(Dataset items)
----

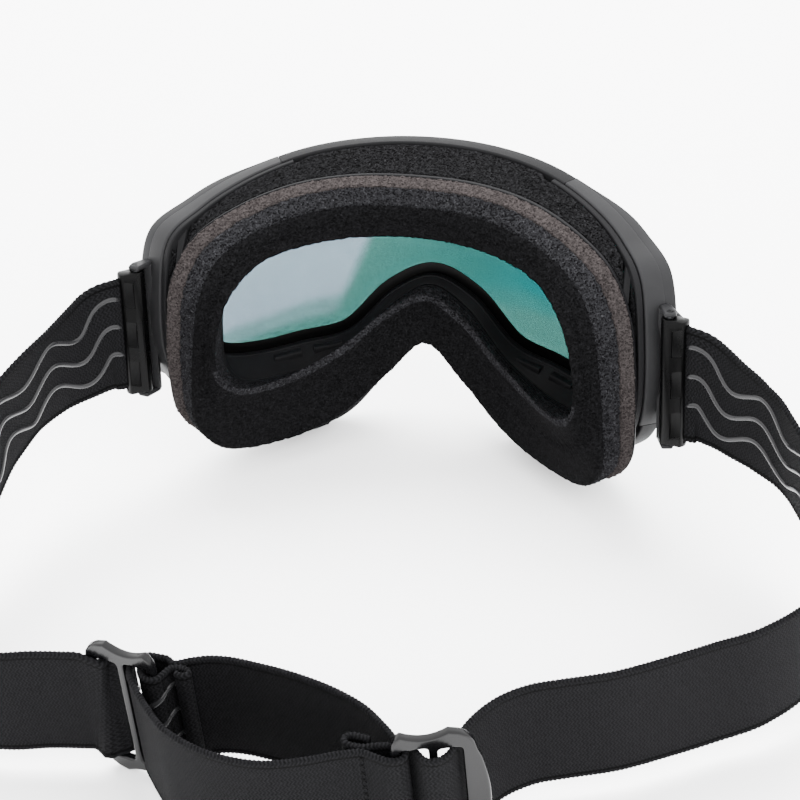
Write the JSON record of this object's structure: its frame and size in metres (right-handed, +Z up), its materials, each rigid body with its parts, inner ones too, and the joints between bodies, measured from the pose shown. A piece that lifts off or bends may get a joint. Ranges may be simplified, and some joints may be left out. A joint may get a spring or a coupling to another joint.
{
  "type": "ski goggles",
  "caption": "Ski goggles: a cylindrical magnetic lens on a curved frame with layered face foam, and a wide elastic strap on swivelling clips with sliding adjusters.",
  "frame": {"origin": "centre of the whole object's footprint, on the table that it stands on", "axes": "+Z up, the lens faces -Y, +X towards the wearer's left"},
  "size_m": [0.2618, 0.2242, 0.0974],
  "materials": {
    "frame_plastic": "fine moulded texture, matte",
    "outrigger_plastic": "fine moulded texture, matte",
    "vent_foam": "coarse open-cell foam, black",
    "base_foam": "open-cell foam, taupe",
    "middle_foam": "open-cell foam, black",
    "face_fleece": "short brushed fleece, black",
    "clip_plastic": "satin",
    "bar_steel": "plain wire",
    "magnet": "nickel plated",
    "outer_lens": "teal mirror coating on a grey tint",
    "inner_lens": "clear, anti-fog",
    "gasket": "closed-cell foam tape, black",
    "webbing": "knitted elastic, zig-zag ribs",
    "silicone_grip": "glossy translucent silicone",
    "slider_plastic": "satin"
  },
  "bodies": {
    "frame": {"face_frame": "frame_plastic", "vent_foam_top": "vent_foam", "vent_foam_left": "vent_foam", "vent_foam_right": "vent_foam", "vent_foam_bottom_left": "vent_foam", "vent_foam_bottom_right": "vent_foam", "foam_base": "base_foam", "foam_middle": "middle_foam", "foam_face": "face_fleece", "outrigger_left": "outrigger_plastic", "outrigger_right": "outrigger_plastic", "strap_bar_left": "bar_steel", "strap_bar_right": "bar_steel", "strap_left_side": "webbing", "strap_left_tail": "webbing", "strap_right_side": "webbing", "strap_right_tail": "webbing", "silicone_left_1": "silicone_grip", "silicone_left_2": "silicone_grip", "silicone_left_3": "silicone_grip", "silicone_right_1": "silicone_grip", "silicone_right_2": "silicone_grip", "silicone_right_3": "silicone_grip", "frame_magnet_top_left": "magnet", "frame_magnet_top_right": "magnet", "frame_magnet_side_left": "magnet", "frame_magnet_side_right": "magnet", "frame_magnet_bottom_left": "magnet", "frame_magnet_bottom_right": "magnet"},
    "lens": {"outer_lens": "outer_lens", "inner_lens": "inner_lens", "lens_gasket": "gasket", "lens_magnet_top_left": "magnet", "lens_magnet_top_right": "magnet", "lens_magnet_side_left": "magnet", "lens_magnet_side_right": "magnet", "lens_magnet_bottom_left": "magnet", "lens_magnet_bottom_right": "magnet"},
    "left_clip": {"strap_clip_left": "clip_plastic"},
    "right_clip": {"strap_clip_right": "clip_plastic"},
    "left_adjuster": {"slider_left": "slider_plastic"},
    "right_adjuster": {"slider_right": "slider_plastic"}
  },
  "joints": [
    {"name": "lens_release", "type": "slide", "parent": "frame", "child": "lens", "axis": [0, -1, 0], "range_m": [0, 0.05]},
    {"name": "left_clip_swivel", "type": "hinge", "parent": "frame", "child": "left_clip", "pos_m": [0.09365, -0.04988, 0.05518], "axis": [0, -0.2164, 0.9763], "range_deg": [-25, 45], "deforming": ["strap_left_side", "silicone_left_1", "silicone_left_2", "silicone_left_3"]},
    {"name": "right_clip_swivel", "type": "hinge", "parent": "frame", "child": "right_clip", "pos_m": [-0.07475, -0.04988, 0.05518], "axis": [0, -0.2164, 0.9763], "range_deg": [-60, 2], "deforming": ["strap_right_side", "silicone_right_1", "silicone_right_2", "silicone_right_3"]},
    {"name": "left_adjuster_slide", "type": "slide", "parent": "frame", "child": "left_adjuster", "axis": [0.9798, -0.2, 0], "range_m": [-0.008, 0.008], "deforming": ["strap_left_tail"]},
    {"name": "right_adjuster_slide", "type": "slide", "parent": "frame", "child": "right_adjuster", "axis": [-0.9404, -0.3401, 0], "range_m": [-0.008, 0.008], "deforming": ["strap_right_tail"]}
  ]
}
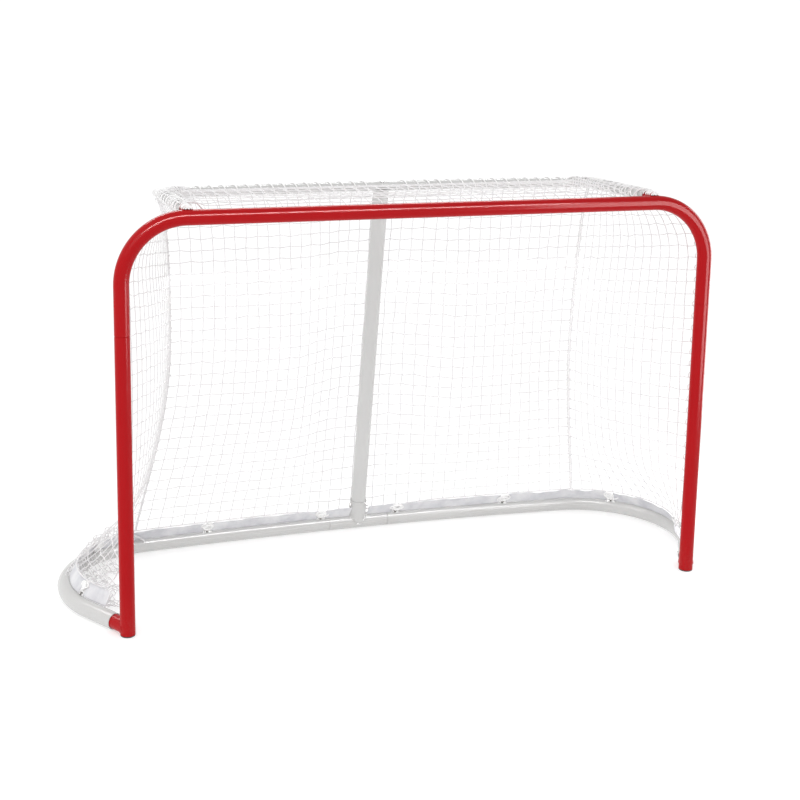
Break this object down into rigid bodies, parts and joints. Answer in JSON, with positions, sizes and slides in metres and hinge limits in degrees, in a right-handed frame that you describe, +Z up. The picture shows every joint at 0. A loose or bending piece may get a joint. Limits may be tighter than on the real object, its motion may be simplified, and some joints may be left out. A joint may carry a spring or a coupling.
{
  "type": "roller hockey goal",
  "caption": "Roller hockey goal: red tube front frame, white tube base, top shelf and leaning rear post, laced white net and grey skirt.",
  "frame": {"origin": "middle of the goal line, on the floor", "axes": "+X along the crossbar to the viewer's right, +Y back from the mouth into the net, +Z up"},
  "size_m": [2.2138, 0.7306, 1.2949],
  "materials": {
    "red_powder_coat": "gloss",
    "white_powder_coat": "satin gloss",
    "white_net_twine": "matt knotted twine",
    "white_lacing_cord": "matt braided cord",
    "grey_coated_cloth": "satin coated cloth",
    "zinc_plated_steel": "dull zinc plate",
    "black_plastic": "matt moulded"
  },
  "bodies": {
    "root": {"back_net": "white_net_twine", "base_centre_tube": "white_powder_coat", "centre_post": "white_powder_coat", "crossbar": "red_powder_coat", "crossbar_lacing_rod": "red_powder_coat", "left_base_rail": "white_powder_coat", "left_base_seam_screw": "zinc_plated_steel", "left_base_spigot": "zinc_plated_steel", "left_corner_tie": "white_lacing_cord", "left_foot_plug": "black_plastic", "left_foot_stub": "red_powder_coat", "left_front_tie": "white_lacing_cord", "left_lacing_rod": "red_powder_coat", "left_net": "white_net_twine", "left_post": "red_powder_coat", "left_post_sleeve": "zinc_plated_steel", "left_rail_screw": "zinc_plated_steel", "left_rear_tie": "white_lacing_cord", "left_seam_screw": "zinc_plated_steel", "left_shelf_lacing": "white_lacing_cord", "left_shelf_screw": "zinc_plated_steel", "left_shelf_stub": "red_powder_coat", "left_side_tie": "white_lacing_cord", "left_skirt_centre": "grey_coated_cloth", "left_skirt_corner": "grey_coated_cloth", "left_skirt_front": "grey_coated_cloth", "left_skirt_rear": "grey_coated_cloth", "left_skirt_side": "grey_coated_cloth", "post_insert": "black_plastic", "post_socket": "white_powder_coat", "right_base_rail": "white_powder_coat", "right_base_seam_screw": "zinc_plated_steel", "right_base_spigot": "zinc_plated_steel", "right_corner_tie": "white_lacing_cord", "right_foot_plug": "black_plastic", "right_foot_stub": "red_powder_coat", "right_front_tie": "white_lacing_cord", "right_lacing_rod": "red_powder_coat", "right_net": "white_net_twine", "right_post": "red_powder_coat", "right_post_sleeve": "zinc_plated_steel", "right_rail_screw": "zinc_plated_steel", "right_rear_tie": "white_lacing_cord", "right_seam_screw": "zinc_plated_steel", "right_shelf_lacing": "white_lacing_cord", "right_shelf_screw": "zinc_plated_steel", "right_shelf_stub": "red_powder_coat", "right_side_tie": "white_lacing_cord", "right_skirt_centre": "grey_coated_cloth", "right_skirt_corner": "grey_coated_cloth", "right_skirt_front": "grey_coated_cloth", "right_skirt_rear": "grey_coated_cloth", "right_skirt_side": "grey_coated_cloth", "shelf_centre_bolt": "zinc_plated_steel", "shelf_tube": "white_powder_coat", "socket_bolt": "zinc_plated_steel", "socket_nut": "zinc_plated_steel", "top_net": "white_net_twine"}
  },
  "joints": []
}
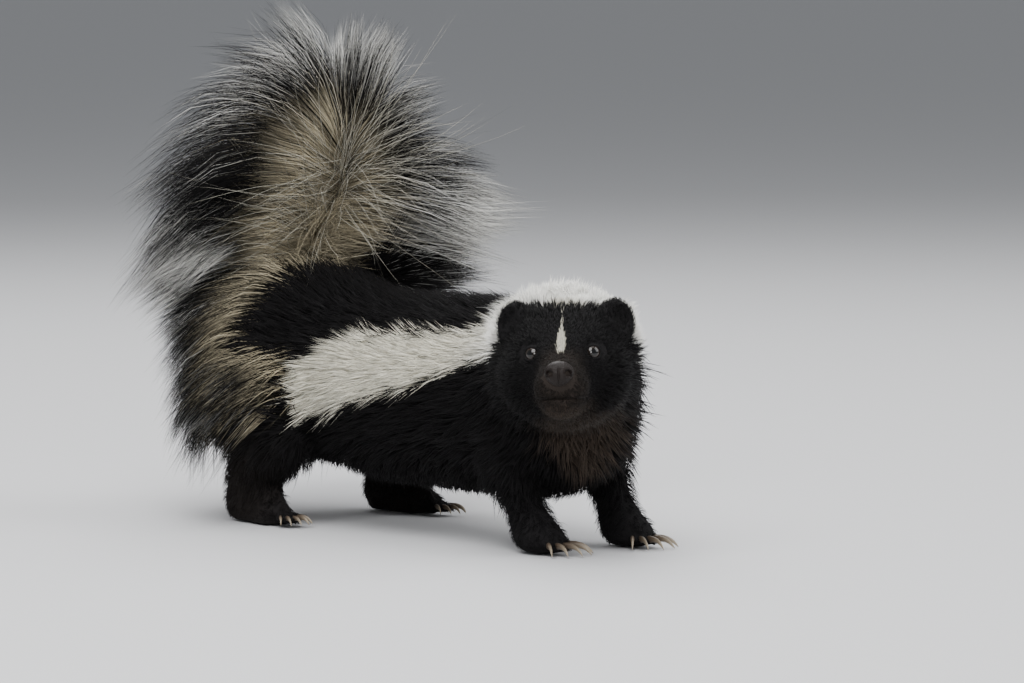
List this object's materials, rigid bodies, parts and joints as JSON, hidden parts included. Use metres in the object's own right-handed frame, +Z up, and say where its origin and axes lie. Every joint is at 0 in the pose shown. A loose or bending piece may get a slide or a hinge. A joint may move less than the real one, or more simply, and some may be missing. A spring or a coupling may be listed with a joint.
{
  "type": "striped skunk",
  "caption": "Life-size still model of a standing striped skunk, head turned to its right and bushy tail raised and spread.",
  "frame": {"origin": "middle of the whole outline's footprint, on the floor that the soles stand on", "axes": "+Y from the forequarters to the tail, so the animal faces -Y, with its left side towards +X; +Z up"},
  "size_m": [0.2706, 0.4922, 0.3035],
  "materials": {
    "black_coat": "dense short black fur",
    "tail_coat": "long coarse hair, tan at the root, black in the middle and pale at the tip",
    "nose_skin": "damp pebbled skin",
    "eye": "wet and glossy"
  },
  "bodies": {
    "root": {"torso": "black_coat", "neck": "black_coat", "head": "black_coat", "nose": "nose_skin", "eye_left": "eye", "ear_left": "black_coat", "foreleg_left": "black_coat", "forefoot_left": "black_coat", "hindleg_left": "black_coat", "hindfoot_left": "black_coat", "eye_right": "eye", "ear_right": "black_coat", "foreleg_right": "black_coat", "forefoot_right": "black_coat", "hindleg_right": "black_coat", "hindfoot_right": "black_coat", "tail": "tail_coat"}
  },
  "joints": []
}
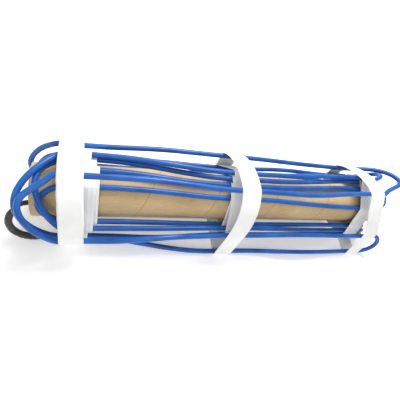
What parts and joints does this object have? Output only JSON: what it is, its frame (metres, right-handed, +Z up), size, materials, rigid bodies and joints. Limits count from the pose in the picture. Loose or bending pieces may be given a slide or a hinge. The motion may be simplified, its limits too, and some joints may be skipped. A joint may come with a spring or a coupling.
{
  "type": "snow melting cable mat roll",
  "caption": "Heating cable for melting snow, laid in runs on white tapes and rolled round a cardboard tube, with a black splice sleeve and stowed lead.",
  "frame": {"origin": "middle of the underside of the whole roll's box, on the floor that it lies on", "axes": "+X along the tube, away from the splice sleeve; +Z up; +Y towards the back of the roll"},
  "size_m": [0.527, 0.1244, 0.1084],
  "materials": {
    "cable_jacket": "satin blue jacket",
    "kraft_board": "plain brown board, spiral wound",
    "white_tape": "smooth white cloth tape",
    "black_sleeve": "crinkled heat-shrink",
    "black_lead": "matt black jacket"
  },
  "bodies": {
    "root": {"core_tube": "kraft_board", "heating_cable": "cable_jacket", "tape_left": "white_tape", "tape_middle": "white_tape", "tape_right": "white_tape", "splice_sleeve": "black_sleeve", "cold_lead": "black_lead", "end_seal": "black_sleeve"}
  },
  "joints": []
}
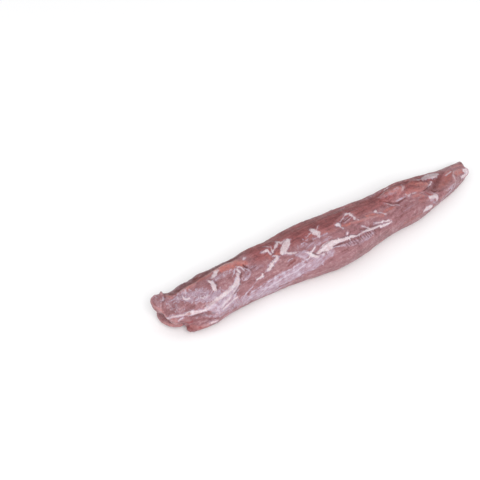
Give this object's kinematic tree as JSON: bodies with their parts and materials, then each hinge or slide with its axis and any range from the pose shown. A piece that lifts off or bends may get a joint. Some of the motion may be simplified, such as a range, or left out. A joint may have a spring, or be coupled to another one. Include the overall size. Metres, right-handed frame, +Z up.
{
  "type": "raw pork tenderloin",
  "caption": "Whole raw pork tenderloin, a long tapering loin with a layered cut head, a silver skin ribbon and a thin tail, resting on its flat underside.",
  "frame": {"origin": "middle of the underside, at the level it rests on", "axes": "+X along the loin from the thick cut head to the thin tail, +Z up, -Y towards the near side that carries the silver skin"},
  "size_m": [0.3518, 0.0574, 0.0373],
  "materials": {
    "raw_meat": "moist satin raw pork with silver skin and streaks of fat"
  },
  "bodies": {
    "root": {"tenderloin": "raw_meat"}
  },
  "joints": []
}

----

> _WHAT THE TASK REQUIRES_
Tell how many lines of the data include the word "this", and nothing else.

> _SOLUTION TO THE PROBLEM_
5